■ **Given problem**:
Everything from the line containing "tray_shell();" through the line containing "cad_parts[node].hide_render = cad_parts[node].hide_viewport" should be repeated exactly, and nothing else from the data.

Start of Materials provided

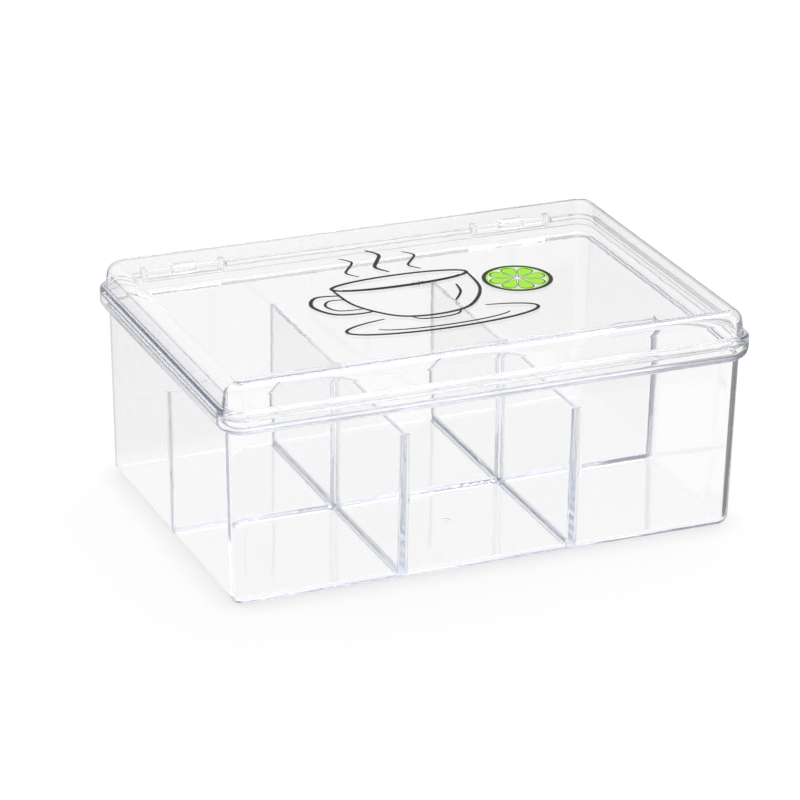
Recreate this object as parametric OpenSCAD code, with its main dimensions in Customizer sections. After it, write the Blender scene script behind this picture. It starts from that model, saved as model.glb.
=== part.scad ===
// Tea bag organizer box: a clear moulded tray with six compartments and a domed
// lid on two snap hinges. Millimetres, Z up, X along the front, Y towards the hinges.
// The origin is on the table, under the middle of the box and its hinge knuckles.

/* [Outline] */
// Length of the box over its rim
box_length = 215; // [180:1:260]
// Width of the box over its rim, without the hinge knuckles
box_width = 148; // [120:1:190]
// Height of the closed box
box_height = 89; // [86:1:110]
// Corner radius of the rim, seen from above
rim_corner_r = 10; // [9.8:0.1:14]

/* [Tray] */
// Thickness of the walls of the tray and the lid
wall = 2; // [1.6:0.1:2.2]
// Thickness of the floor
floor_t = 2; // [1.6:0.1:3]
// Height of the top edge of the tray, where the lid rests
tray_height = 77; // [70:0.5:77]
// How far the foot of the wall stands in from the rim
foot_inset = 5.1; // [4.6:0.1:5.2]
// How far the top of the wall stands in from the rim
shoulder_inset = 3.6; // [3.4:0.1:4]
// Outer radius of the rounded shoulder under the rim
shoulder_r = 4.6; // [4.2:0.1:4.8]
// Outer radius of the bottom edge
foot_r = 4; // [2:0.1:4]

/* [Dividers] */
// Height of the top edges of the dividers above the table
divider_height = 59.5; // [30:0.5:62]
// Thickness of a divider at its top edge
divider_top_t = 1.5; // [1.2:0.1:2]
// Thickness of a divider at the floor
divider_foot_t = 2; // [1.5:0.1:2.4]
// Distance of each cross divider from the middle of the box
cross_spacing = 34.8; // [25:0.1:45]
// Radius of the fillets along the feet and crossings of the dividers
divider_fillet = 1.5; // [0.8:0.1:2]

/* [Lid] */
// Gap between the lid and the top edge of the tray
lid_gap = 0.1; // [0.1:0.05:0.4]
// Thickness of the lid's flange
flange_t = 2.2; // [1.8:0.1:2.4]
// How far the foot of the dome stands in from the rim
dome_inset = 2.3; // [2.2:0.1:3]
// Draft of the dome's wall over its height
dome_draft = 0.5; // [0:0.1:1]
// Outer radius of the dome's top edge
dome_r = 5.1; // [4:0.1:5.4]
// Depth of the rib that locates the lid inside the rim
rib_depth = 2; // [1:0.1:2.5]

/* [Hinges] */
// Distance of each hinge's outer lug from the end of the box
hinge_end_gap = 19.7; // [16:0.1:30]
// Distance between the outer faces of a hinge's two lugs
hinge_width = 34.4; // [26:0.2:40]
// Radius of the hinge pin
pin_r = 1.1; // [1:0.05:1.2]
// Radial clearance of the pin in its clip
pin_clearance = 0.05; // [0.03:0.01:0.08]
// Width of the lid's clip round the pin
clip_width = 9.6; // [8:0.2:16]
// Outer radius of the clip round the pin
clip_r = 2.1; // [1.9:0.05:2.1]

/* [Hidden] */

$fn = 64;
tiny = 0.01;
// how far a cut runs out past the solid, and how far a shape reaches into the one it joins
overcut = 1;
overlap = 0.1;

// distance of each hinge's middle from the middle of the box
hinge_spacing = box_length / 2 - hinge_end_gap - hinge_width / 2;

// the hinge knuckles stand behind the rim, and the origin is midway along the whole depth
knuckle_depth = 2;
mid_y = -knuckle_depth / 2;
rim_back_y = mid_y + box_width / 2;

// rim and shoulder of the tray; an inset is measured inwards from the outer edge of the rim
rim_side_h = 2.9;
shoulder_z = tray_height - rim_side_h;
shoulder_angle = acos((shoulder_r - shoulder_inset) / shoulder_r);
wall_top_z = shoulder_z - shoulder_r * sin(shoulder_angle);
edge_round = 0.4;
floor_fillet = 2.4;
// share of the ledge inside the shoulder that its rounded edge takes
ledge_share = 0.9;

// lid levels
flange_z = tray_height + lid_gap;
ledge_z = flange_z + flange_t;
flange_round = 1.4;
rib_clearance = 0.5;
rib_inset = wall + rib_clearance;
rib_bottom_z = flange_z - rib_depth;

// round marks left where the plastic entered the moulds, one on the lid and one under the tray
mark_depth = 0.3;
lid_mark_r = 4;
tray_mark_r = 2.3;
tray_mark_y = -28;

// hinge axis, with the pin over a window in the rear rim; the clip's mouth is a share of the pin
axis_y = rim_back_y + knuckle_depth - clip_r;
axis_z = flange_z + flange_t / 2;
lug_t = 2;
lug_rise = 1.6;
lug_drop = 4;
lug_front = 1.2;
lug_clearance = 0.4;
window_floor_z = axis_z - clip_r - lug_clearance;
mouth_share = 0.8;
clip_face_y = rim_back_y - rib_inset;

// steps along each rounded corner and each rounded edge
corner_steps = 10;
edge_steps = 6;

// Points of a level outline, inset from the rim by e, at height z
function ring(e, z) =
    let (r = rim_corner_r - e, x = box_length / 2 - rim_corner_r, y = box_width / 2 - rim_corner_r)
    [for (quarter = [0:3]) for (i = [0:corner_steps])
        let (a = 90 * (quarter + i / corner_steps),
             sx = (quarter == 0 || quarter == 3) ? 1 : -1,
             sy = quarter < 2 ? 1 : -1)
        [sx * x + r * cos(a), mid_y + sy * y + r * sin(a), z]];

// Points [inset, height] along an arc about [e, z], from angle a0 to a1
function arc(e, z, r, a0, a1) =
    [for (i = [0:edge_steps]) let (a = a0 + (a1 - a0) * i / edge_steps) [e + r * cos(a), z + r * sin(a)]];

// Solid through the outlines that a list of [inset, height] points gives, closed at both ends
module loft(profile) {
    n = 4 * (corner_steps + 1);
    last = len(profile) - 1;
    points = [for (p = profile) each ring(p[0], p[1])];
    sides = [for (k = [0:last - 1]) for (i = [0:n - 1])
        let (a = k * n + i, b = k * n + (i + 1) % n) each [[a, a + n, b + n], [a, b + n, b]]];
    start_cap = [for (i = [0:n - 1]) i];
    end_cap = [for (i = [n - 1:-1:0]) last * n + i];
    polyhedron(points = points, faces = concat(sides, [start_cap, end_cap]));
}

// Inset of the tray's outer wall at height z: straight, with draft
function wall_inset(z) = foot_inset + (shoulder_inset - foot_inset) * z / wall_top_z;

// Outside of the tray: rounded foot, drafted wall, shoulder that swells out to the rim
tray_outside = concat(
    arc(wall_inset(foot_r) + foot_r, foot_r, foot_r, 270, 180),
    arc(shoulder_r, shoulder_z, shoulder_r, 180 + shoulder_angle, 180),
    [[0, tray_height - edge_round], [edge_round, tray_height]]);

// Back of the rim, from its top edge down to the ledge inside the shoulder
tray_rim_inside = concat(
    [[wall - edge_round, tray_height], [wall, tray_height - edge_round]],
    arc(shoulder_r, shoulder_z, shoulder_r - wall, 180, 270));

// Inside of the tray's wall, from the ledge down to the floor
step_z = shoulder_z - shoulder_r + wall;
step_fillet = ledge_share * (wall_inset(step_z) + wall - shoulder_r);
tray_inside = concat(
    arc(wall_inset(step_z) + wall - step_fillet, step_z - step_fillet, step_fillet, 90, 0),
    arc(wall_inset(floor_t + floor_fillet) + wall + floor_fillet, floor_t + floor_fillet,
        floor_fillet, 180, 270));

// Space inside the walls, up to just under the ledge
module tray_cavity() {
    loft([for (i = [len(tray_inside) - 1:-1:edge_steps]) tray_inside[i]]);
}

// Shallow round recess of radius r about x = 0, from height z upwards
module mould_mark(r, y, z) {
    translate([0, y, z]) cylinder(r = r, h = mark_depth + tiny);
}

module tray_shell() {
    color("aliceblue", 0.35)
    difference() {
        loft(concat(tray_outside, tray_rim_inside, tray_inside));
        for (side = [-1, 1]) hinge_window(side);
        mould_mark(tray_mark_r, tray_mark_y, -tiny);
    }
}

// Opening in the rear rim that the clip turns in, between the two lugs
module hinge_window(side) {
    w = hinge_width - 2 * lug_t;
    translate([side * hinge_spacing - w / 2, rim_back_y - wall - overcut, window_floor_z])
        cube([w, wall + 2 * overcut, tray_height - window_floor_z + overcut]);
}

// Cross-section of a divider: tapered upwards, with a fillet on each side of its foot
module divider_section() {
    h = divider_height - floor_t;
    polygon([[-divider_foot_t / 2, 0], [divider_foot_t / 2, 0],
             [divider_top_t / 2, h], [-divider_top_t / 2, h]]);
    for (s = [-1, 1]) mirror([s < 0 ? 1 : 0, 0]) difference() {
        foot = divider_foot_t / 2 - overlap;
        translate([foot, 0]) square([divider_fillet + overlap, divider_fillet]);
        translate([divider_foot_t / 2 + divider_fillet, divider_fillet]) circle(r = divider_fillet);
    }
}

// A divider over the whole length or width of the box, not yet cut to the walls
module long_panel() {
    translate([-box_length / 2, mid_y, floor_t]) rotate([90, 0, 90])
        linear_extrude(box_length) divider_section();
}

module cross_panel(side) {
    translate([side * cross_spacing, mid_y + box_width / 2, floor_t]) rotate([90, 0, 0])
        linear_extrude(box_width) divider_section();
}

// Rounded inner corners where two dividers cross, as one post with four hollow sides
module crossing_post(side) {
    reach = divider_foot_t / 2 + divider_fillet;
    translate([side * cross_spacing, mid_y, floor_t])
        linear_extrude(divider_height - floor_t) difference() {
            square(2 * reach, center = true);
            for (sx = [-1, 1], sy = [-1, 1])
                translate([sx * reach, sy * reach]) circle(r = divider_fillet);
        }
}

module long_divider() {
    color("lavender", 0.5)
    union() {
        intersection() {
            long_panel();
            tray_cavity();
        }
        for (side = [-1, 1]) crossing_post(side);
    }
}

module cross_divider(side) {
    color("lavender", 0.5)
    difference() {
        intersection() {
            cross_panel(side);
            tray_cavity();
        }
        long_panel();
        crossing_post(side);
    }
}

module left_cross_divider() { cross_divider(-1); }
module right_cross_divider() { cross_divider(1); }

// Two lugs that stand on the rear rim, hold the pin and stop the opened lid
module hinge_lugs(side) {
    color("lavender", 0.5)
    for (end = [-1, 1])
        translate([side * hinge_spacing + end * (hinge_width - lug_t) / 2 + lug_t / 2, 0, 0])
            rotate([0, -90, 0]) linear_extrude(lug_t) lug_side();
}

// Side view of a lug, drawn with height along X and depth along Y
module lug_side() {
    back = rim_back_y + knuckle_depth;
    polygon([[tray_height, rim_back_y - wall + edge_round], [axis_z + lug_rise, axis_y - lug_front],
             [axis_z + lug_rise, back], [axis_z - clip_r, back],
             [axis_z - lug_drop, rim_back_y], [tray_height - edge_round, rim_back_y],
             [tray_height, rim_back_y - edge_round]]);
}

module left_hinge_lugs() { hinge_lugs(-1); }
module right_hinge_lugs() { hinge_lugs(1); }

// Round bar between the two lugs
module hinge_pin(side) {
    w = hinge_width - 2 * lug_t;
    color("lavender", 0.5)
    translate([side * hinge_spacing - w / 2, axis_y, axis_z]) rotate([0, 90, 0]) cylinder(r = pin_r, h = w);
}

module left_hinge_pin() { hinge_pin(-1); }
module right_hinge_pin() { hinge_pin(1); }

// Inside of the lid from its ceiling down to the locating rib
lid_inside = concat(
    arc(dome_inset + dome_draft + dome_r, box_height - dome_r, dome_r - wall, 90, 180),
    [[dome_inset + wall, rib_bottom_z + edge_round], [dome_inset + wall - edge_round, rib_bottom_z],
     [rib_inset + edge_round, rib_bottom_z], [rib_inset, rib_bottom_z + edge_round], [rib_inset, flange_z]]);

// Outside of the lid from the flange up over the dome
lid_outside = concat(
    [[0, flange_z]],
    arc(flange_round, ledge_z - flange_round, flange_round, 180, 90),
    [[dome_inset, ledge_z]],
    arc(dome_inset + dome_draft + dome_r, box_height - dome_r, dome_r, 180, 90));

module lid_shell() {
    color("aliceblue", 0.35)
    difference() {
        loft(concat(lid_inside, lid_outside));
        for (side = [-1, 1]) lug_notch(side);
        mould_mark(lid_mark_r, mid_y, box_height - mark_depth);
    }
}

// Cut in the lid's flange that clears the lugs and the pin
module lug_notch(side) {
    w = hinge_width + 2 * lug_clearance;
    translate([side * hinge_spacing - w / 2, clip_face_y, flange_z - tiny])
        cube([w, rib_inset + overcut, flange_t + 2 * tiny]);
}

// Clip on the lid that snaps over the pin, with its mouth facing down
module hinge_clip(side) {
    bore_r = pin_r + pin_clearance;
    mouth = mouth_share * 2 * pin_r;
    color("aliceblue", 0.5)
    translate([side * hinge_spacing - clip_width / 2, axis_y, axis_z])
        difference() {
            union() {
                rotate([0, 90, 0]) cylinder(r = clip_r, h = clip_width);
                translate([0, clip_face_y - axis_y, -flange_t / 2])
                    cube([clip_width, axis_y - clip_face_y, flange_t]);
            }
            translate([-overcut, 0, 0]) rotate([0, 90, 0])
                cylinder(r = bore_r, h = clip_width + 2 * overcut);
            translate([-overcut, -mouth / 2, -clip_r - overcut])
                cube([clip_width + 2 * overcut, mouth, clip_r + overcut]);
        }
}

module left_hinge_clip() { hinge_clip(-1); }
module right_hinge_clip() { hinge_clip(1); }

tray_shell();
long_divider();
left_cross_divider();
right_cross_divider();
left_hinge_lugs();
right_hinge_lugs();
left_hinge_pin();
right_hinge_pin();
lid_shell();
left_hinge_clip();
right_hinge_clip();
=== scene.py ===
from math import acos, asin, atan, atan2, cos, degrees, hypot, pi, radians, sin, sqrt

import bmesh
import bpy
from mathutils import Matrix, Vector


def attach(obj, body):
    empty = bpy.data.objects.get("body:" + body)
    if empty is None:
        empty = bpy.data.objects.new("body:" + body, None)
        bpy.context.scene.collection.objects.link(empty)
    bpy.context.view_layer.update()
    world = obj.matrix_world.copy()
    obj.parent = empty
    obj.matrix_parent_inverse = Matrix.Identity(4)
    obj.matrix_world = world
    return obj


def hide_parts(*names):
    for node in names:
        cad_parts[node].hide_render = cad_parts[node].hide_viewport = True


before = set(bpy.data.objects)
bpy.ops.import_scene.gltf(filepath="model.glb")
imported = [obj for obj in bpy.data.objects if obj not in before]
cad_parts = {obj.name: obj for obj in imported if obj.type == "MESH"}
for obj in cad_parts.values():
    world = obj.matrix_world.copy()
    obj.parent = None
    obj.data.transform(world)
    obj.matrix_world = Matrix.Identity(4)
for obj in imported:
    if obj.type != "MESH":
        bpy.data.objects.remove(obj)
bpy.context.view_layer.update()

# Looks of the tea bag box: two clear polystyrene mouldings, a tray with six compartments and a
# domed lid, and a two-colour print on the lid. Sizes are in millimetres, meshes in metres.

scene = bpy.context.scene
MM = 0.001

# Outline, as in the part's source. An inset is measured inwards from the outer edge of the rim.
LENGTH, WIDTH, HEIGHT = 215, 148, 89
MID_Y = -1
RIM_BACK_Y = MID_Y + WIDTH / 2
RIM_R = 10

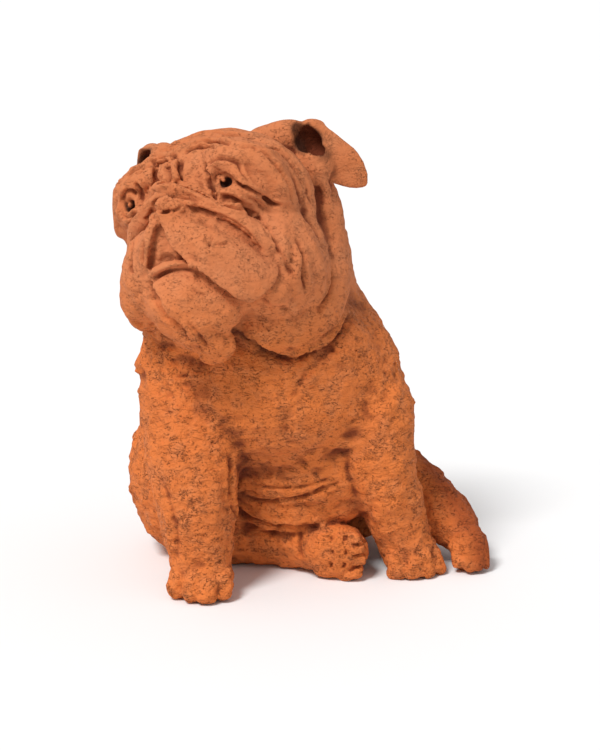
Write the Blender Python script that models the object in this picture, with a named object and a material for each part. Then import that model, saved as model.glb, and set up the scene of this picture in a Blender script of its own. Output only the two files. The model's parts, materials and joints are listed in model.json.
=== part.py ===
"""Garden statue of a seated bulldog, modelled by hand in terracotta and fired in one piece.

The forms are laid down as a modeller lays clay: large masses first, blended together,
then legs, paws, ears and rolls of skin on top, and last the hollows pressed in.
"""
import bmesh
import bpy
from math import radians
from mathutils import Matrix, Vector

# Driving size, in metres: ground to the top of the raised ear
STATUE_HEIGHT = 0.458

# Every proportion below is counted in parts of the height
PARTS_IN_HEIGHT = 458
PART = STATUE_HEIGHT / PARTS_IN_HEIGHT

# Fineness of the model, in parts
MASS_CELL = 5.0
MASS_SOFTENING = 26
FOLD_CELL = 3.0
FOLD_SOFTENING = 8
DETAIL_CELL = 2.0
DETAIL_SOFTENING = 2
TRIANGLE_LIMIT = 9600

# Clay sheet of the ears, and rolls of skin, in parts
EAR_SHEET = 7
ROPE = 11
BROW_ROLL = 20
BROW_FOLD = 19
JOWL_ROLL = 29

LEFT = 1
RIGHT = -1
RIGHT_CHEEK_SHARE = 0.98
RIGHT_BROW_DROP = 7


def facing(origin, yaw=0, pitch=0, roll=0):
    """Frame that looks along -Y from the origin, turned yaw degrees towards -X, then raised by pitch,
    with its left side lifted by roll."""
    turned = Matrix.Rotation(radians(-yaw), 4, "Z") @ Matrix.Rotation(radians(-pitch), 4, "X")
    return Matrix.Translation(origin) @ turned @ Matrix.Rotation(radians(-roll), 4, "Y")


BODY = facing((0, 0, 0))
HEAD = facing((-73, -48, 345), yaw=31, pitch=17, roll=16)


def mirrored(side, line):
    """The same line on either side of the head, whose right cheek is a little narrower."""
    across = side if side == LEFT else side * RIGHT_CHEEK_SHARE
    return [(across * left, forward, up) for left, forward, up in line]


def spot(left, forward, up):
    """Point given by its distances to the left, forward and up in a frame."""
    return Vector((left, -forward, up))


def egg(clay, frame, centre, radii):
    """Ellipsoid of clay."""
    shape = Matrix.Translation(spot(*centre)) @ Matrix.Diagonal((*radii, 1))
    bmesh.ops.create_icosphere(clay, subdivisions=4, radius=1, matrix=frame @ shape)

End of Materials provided

■ **Full answer**:
tray_shell();
long_divider();
left_cross_divider();
right_cross_divider();
left_hinge_lugs();
right_hinge_lugs();
left_hinge_pin();
right_hinge_pin();
lid_shell();
left_hinge_clip();
right_hinge_clip();
=== scene.py ===
from math import acos, asin, atan, atan2, cos, degrees, hypot, pi, radians, sin, sqrt

import bmesh
import bpy
from mathutils import Matrix, Vector


def attach(obj, body):
    empty = bpy.data.objects.get("body:" + body)
    if empty is None:
        empty = bpy.data.objects.new("body:" + body, None)
        bpy.context.scene.collection.objects.link(empty)
    bpy.context.view_layer.update()
    world = obj.matrix_world.copy()
    obj.parent = empty
    obj.matrix_parent_inverse = Matrix.Identity(4)
    obj.matrix_world = world
    return obj


def hide_parts(*names):
    for node in names:
        cad_parts[node].hide_render = cad_parts[node].hide_viewport = True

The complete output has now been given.